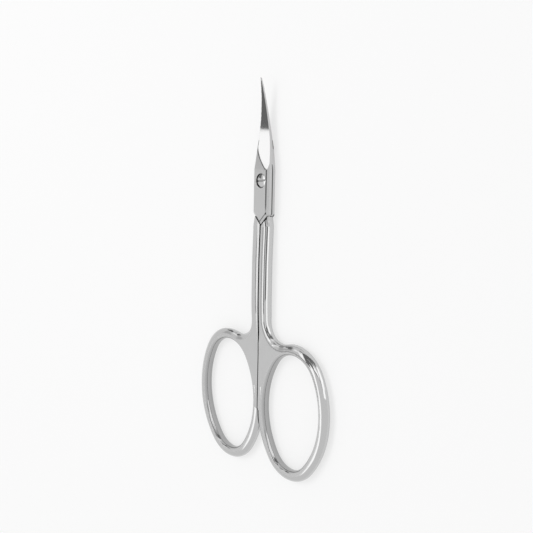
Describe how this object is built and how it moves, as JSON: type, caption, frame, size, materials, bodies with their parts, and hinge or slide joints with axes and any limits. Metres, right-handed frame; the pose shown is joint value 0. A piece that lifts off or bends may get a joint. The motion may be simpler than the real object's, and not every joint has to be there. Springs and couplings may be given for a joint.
{
  "type": "cuticle scissors",
  "caption": "Small grooming scissors with curved hollow-ground blades, slim shanks and oval finger bows, opening on a recessed pivot screw.",
  "frame": {"origin": "pivot axis where it meets the back face of the joint, on which the scissors lie", "axes": "+Z out of the front, through the screw head; +Y from the pivot to the tips; +X toward the bow of the front half"},
  "size_m": [0.0474, 0.095, 0.0036],
  "materials": {
    "forged_steel_back": "satin flats with mirror-polished rounded sides and blades",
    "forged_steel_front": "satin flats with mirror-polished rounded sides and blades",
    "screw_steel": "polished domed head"
  },
  "bodies": {
    "back_blade": {"back_half": "forged_steel_back", "pivot_screw": "screw_steel"},
    "front_blade": {"front_half": "forged_steel_front"}
  },
  "joints": [
    {"name": "pivot", "type": "hinge", "parent": "back_blade", "child": "front_blade", "pos_m": [0, 0, 0.00145], "axis": [0, 0, 1], "range_deg": [0, 55]}
  ]
}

# Short task
Reproduce the material exactly, with every line intact.

# Solution to this task
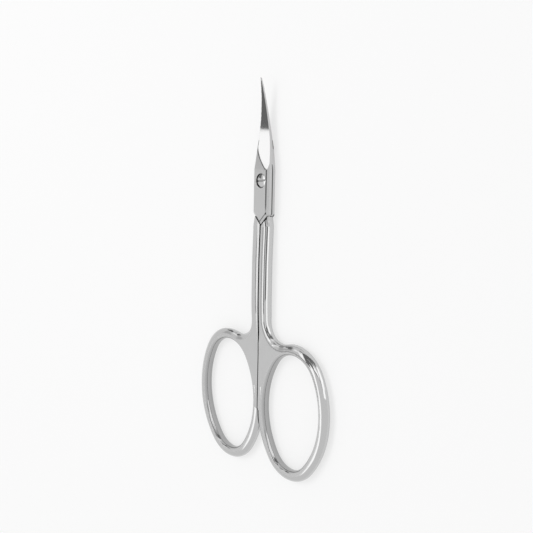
Describe how this object is built and how it moves, as JSON: type, caption, frame, size, materials, bodies with their parts, and hinge or slide joints with axes and any limits. Metres, right-handed frame; the pose shown is joint value 0. A piece that lifts off or bends may get a joint. The motion may be simpler than the real object's, and not every joint has to be there. Springs and couplings may be given for a joint.
{
  "type": "cuticle scissors",
  "caption": "Small grooming scissors with curved hollow-ground blades, slim shanks and oval finger bows, opening on a recessed pivot screw.",
  "frame": {"origin": "pivot axis where it meets the back face of the joint, on which the scissors lie", "axes": "+Z out of the front, through the screw head; +Y from the pivot to the tips; +X toward the bow of the front half"},
  "size_m": [0.0474, 0.095, 0.0036],
  "materials": {
    "forged_steel_back": "satin flats with mirror-polished rounded sides and blades",
    "forged_steel_front": "satin flats with mirror-polished rounded sides and blades",
    "screw_steel": "polished domed head"
  },
  "bodies": {
    "back_blade": {"back_half": "forged_steel_back", "pivot_screw": "screw_steel"},
    "front_blade": {"front_half": "forged_steel_front"}
  },
  "joints": [
    {"name": "pivot", "type": "hinge", "parent": "back_blade", "child": "front_blade", "pos_m": [0, 0, 0.00145], "axis": [0, 0, 1], "range_deg": [0, 55]}
  ]
}